● Data lines

* * * * * * *

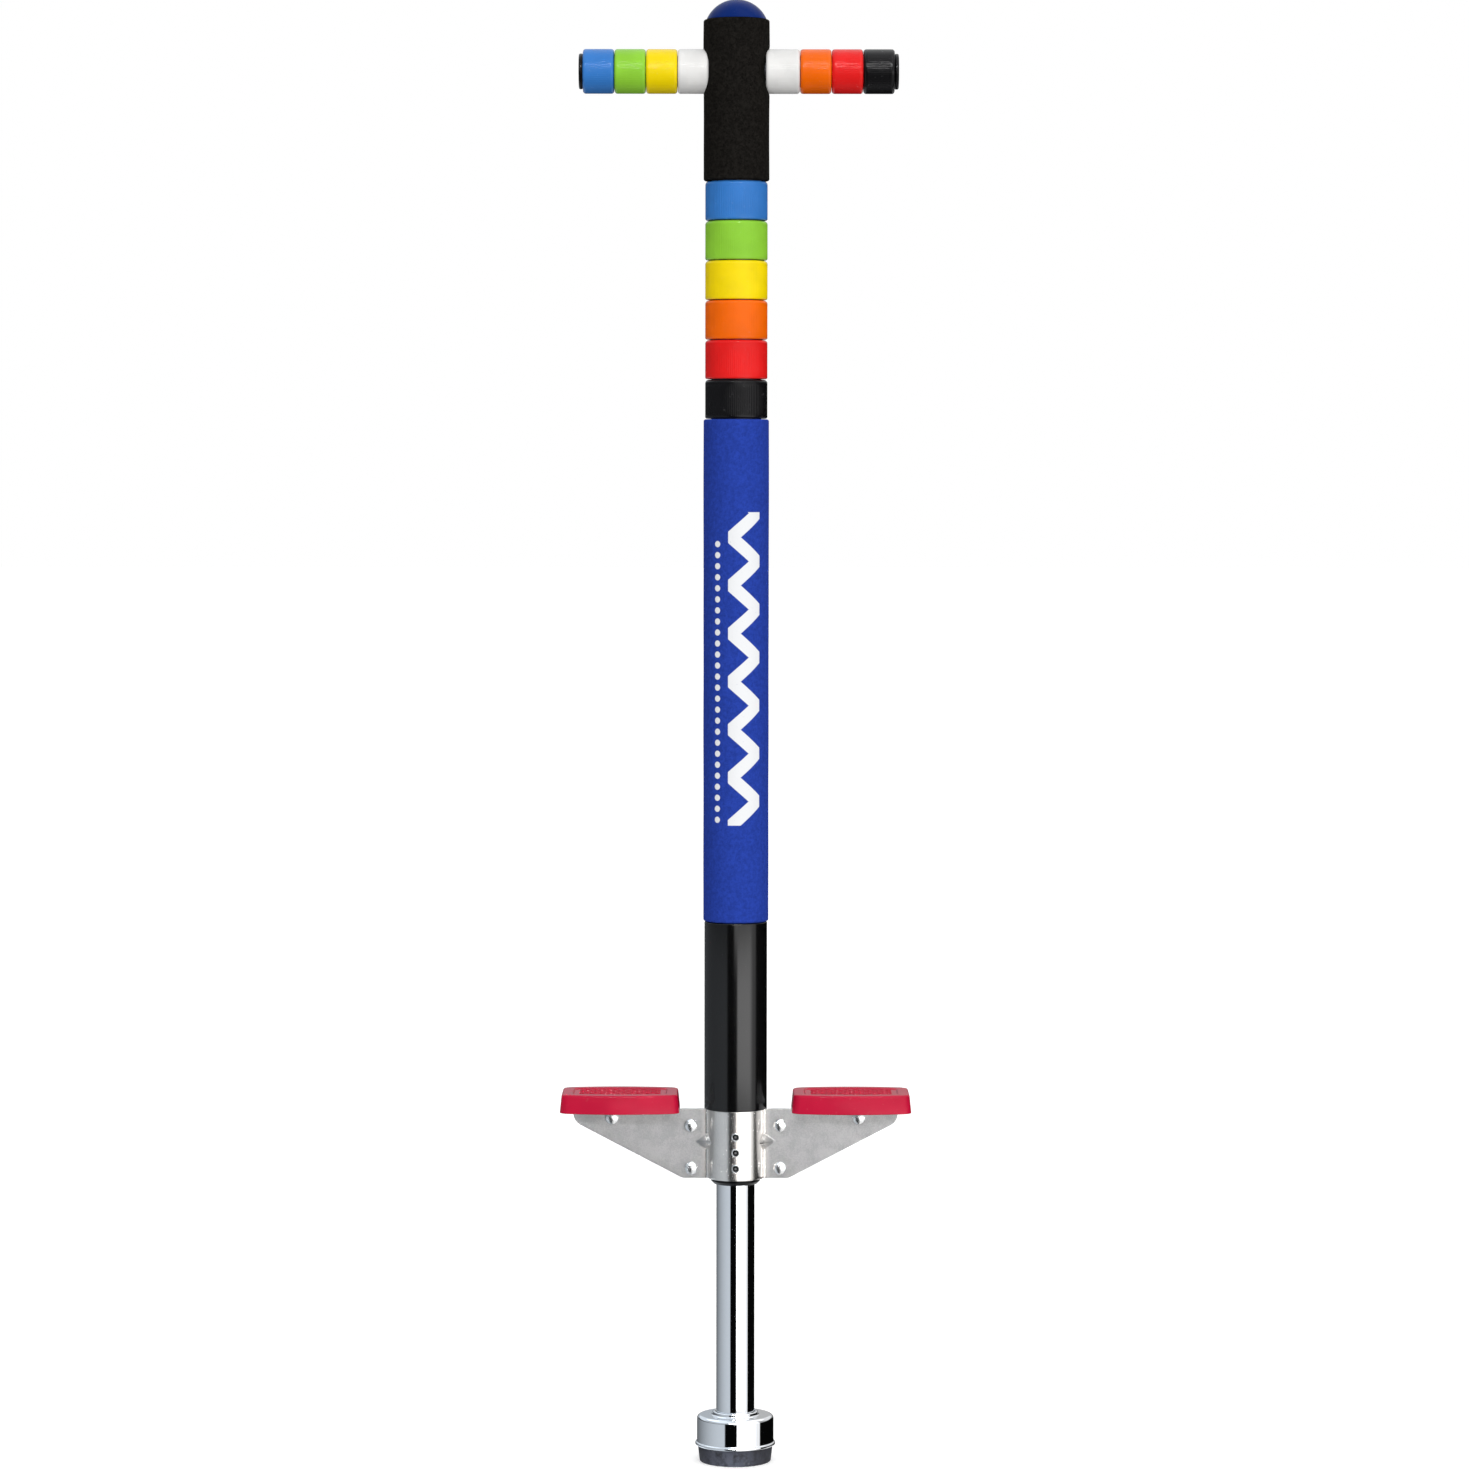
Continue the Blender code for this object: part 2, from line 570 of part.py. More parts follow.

* * * * * * *

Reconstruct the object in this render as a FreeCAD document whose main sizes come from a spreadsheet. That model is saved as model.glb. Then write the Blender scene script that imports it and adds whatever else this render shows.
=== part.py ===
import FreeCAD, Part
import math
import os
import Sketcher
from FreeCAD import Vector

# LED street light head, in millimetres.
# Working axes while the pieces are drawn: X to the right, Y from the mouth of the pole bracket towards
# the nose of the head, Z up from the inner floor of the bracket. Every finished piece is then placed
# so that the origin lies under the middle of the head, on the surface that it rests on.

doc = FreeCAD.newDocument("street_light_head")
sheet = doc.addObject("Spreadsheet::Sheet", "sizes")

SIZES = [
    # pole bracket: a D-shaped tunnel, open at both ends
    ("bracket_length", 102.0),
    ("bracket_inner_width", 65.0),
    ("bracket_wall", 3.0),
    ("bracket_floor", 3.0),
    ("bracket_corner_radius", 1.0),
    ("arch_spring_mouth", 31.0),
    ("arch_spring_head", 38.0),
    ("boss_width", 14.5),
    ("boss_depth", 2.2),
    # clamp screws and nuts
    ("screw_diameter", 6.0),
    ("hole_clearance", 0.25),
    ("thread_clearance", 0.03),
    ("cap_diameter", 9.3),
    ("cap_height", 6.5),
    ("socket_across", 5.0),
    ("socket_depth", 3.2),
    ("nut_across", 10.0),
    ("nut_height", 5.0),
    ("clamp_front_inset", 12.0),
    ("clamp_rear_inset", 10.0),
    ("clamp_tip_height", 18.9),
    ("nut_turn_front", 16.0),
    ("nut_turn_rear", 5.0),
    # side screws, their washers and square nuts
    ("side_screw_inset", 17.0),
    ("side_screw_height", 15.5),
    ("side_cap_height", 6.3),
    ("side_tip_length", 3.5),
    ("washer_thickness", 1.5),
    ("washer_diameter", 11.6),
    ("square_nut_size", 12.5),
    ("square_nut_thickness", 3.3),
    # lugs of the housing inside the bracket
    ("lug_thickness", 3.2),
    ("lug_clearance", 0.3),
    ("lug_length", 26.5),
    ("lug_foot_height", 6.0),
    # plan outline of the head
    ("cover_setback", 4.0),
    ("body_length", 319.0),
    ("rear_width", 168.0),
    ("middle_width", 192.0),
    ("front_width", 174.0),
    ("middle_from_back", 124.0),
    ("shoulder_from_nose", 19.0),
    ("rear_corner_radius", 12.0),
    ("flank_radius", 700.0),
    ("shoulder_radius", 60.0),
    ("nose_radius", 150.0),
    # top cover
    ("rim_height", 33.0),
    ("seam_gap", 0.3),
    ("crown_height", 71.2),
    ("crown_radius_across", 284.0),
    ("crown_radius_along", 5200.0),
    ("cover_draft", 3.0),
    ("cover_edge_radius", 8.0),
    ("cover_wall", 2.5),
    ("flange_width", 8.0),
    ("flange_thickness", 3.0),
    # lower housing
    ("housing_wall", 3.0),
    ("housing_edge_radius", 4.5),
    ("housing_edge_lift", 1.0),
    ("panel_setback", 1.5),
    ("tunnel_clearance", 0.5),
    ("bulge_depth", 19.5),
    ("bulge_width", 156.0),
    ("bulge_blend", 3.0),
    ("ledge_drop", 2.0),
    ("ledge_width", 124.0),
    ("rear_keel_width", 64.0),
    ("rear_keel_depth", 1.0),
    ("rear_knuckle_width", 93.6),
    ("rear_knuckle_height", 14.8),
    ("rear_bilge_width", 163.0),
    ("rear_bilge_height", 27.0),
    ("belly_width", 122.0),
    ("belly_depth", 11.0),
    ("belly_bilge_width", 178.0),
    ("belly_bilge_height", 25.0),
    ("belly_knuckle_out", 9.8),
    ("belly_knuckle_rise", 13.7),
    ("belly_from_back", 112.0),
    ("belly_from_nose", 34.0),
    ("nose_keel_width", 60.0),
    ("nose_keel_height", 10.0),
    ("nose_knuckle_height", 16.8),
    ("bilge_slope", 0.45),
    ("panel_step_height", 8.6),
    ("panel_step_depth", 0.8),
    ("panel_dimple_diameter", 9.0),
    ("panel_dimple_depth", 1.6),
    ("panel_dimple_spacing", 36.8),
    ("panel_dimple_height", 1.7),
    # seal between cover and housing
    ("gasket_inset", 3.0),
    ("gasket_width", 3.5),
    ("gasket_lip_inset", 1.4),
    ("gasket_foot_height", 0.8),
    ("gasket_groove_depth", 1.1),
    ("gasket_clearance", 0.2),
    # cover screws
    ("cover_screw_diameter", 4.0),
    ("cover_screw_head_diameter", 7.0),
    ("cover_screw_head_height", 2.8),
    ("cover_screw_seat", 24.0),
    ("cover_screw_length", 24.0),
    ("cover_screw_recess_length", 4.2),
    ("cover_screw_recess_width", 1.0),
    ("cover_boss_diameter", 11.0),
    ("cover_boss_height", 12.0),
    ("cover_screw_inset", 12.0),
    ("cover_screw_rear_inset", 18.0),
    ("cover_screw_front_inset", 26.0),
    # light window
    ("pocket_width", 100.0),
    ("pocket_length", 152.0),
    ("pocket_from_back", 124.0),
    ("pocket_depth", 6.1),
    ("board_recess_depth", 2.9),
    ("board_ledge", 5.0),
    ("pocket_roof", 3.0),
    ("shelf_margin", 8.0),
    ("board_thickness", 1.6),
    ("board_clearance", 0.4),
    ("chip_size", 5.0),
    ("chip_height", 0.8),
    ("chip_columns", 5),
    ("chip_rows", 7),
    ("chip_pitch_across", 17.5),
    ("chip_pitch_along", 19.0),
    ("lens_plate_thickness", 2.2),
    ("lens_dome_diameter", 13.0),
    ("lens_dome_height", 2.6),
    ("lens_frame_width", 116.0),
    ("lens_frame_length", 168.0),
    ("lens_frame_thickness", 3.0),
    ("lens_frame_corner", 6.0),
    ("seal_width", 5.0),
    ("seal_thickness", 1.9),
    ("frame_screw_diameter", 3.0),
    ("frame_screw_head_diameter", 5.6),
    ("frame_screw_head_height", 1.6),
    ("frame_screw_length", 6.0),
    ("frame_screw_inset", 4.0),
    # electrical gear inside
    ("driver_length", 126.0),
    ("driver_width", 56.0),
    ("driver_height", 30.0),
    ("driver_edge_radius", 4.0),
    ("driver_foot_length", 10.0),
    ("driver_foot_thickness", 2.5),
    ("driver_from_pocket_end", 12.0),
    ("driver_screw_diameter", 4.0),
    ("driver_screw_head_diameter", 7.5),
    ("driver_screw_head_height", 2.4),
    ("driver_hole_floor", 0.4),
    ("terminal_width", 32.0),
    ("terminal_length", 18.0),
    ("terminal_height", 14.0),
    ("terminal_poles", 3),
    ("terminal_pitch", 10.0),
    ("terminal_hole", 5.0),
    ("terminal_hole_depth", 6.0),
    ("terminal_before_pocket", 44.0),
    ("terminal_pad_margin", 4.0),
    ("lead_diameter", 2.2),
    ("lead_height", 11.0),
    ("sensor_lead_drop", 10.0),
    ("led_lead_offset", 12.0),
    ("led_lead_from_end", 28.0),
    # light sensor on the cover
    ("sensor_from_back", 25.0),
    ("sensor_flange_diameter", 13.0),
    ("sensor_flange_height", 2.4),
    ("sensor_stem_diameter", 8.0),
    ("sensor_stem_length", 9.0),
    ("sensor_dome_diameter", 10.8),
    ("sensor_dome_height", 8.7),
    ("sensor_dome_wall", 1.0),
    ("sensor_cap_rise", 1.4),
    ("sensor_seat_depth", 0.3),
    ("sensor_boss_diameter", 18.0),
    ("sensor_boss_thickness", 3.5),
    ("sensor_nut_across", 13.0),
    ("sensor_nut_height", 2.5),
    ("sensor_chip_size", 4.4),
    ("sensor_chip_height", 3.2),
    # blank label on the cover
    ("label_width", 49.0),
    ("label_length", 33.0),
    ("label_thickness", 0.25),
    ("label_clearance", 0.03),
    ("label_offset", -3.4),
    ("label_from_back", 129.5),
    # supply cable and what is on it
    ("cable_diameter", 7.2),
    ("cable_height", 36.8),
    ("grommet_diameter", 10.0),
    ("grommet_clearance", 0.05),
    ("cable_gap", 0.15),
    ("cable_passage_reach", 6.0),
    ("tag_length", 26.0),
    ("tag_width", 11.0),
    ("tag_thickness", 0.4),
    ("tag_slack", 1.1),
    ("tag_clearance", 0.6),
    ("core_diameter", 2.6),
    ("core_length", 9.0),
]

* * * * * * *

● What the task requires
Copy out each line of the material that holds the word "Blender".

● Full response
Continue the Blender code for this object: part 2, from line 570 of part.py. More parts follow.
Reconstruct the object in this render as a FreeCAD document whose main sizes come from a spreadsheet. That model is saved as model.glb. Then write the Blender scene script that imports it and adds whatever else this render shows.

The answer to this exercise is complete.